Monday, Jan. 19, 1970

The Happy Warrior's Legacy

AL SMITH : HERO OF THE CITIES by Matthew and Hannah Josephson. 505 pages. Houghfon Mifflin. $7.95. THE FIRST HURRAH: A BIOGRAPHY OF ALFRED E. SMITH by Richard O'Connor. 318 pages. Putnam. $6.95. In nostalgic political memory, Alfred Emanuel Smith appears as a jaunty, cigar-chomping, roughhewn Irishman in a brown derby, the first serious Roman Catholic candidate for President, and the man who later turned on his aptest pupil, Franklin Roosevelt, to become a noisy opponent of the New Deal. All that is true as far as it goes--except that Smith was no more than half Irish. But the myth does little justice to the gifted, compulsive, frequently tormented man who created it in the first place. More important and more startling, as this pair of unevenly matched biographies show, the Al Smith myth entirely misses the man's vital contribution to the art and science of government in the U.S. For it was through Smith that ethnic minorities in great American cities first found national voice and national influence.

Matthew and Hannah Josephson, liberal writers of long standing, bring both knowledge, political empathy and personal affection to their biography of Smith. Onetime Hearst Journalist Richard O'Connor's book is breezier and briefer, less analytical about Smith and less reflective about his special place in U.S. politics.

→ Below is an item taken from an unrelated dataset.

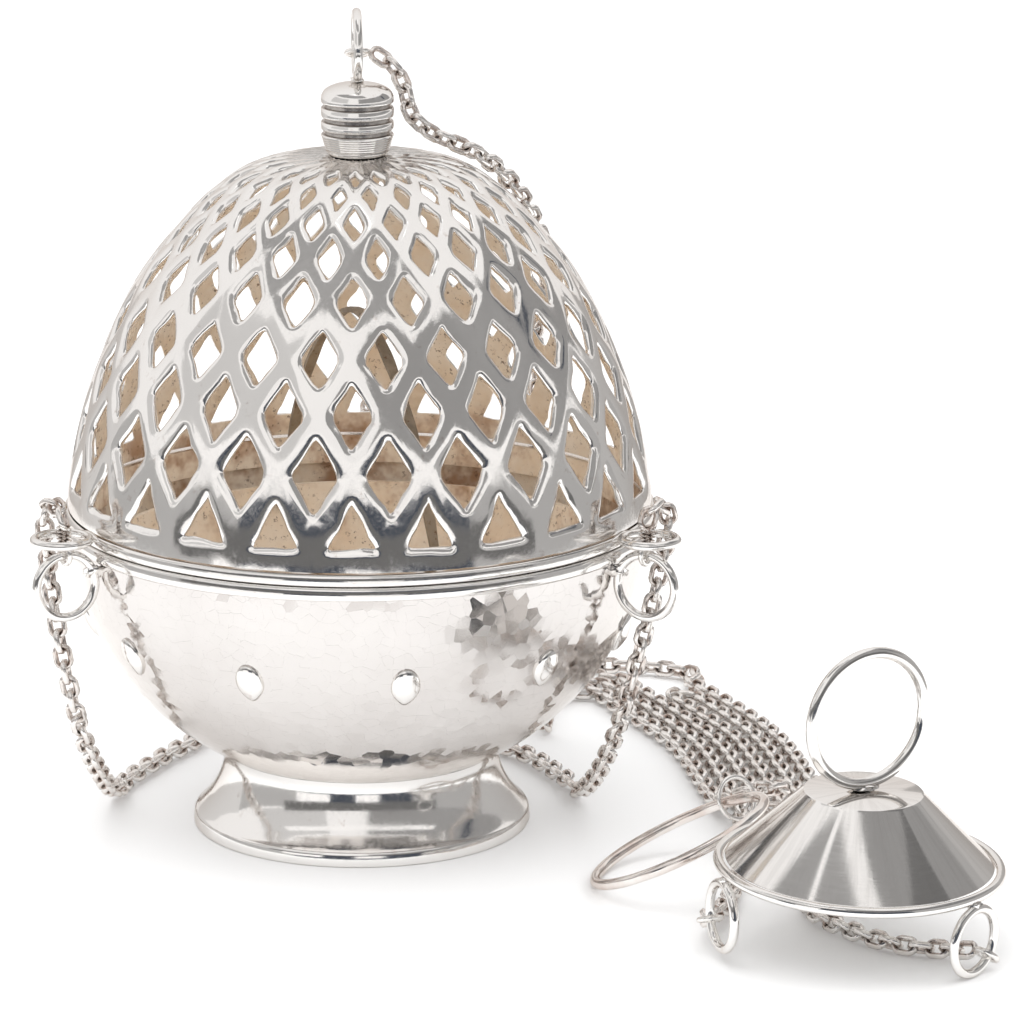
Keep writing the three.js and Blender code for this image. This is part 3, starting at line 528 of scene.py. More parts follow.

Smith's reforming impulse was rooted in a compassion he learned from the near-slum environment in which he grew up. He was born to slightly better than average circumstances on the Lower East Side of Manhattan in 1873. After quitting school at the eighth grade, he worked at a variety of jobs--including hawking the day's catch at the

Fulton Fish Market. But at that time, Democratic machine politics was the only ladder to middle-class respectability available to most of the New York Irish, and Smith was soon climbing.

Corned-Beef Dinners. As a backbench state assemblyman beginning in 1904, he won friends among suspicious upstate legislators by entertaining them at weekly corned-beef-and-beer dinners. By 1913, he was assembly speaker, by 1918, New York's Governor. From both offices, he struggled to simplify the ramshackle state government, making New York the classic example of state administrative reform. As early as 1911, he was also engaged in the fight for social reforms (childlabor laws, maximum-work-hour legislation for women, factory safety regulations) that made New York the most advanced welfare state in the nation, and in fact later provided a working example for F.D.R.'s New Deal.

To bring about such reforms, as well as to prosper politically, Smith made use of his own boundless energy and still legendary powers of persuasion and phrasemaking. "I could run on a Chinese laundry ticket and beat your bunch any time," he once snapped at a hostile Democratic boss. He also could call on quite extraordinary mental abilities --among them a phenomenal memory for detail and a dazzling intuitive grasp of administrative structures.

Smith gradually enlisted a special brain trust--among them Robert Moses and Frances Perkins, later Roosevelt's Secretary of Labor--who were the first modern-style technocrats in politics. The social reforms that they proposed and

Smith supported began the end of patronage politics and the dependence of the urban poor on the clubhouse for a Thanksgiving turkey and a bucket of coal at Christmas. Yet, in founding what has become today's top-heavy, impersonal welfare bureaucracy and undermining old-style city machine politics, they also destroyed the city voter's personal access to government. No televised politico or ombudsman can really replace the old neighborhood political leader. The cry often heard in the cities now is greater participation in government--or "all power to the neighborhoods," as Norman Mailer put it in his New York City mayoralty campaign last year. This demand is a direct result of the vacuum in personal government that began with Al Smith's reforms six decades ago.

This slightly somber by-product of his good intentions would not surprise Smith, were he still alive. For his life and political career ended in shadows and regrets. When in 1924, F.D.R.--a rising fellow New York Democrat --nominated Smith for President, he quoted Wordsworth and called his candidate the "Happy Warrior." But after defeat in the 1928 presidential campaign, Smith was never the same again. For a number of reasons, some political, more personal, all very human, he gradually retreated into a tragic conservatism. He had acquired business associations with millionaires like General Motors Tycoon John J. Raskob, but all through the Depression he continued to have personal financial worries. He was piqued because F.D.R., his successor as Governor, ignored his advice. He was embittered to see the patrician Roosevelt make it to the White House when he himself --a proletarian and a Catholic--could not. By the time he died in 1944, Smith had renounced almost everything in his legacy to the urban masses whom he once served.

His regressions do not make a becoming epitaph for the Brown Derby. A better one appears in Beyond the Melting Pot, by Daniel Patrick Moynihan, now President Nixon's urban affairs adviser but for all that not an Irishman much given to understatement. "Al Smith," wrote Moynihan, "came close to being for the people of the Lower East Side of America what Lincoln had been for the frontier."